The 35-day shutdown, which mostly took place in January, covered much of the park’s annual hiring period, where it finds campground overseers, trail work crews and equipment operators in advance of the summer season. It’s also when the park usually finalizes contracts for outside groups that do work in the park. A workshop designed to address the park’s ongoing traffic and parking concerns was also canceled.

“It’s the downstream effects of delays in hiring, not getting contract specifications together, not being able to hold workshops or do planning work to address deferred maintenance or our planning problems,” Jenkins said. “That’s going to change how we have to approach things later on in the year. We can’t make all that time up.”

Speaking in early February, Jenkins said it could take a month to determine just how the park will have to adjust, whether that includes abandoning projects, rescheduling work and planning, as well as catching up with conservation and recreation partners that rely on contracts with the park.

One of those partners is the Northwest Youth Corps, which sends crews of workers into the park — and throughout the region — to do maintenance on trails and other conservation work. It’s been a successful partnership, one touted by the park as helping to promote diversity in the outdoors and accomplish important trail work.

This year, though, the Corps is in limbo. It needs to submit its contracts to the park by March 1, but it still has no idea what the park’s budget will be, and how much it will have available to put toward its conservation partnerships.

“We’re a couple weeks away from having to sign task agreements that need to include a budget number,” said Jay Satz, the group’s senior director of partnerships and innovation. “Nobody knows what that is, even today. The process is going to be maddening, and it’s going to be very tight. … We’re doing a lot of work to prepare, without knowing what money might be there. This year it’s sort of like just doing it blind.”

In addition to the looming uncertainty, Satz noted that his group and many other conservation organizations faced immediate consequences during the shutdown, with volunteer workers unable to complete service requirements, facing housing uncertainties and missing payments.



The scare going forward is even greater, with the Corps needing to make decisions for the summer without having important information at hand. 

“If you’ve done all that work and it works out, you feel great,” he said. “You actually survived the bureaucracy. If you do all that work and don’t get (the expected funding), what a waste of time. You’ve already started recruiting and made commitments to crew leaders and hired administrative staff. It’s like a crapshoot. We’re cautiously optimistic that we’ll the right number, but if we don’t it could be catastrophic to us budgetarily.”

Another group that’s still dealing with the shutdown’s effects is The Mountaineers, a Seattle-based recreation and conservation club that boasts 13,000 members. Each weekend of the shutdown, the club had two or three events scheduled on Mount Rainier, including safety and activity courses.

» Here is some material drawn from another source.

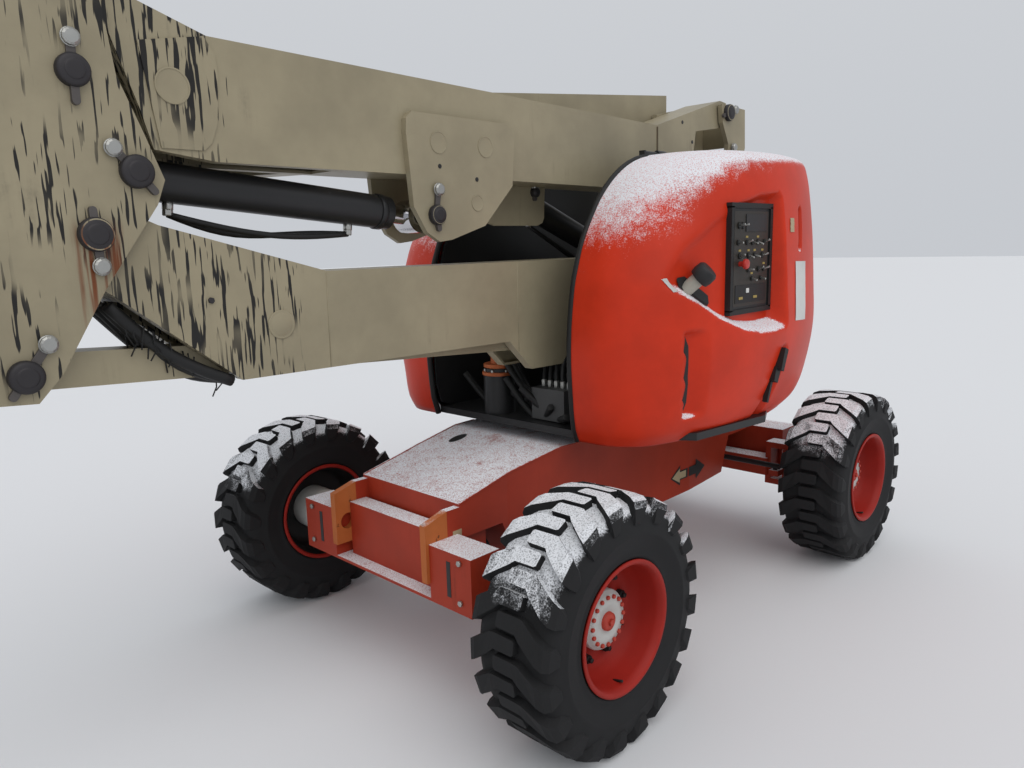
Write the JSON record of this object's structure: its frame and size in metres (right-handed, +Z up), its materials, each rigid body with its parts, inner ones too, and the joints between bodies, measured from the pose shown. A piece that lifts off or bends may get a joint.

Each of those outings was canceled or relocated, according to Katherine Hollis, the group’s conservation and advocacy director. The club is volunteer-run, with activities planned a year in advance as a part of seasonal courses, so the scheduling hiccups have had “ripple effects.”

“Rainier is the winter destination for doing outdoor stuff,” Hollis said. “We had trips and courses (scheduled) on Rainier every week of the government shutdown. … It’s a struggle to figure out where can we go, where do we have permits?”

Many of the club’s courses were moved to Mount Baker, but Hollis also expressed concern about overcrowding that secondary destination. Meanwhile, the organization is facing plenty of unfinished permitting paperwork for the trips it’s planned this summer.

“For all our trips that we pull outfitter guide permitting, those (park) staff were furloughed,” she said. “Those staff are digging out of a month-plus backlog of work. We’re still figuring out how we can operate this spring and summer.”

That concern is shared by many of the recreation companies that provide guide service, she added, both those nearby Rainier and those that bring groups from Seattle and further afield.

Alongside the organizations that operate with the park directly, plenty of nearby businesses have felt lingering effects from the shutdown, as the stifled flow of visitors cut into the local tourism economy. Jenkins said the park knows its neighbors are hurting as well.

“We are all painfully aware that local businesses — their overall revenue was significantly reduced, and they don’t get to make that up,” he said.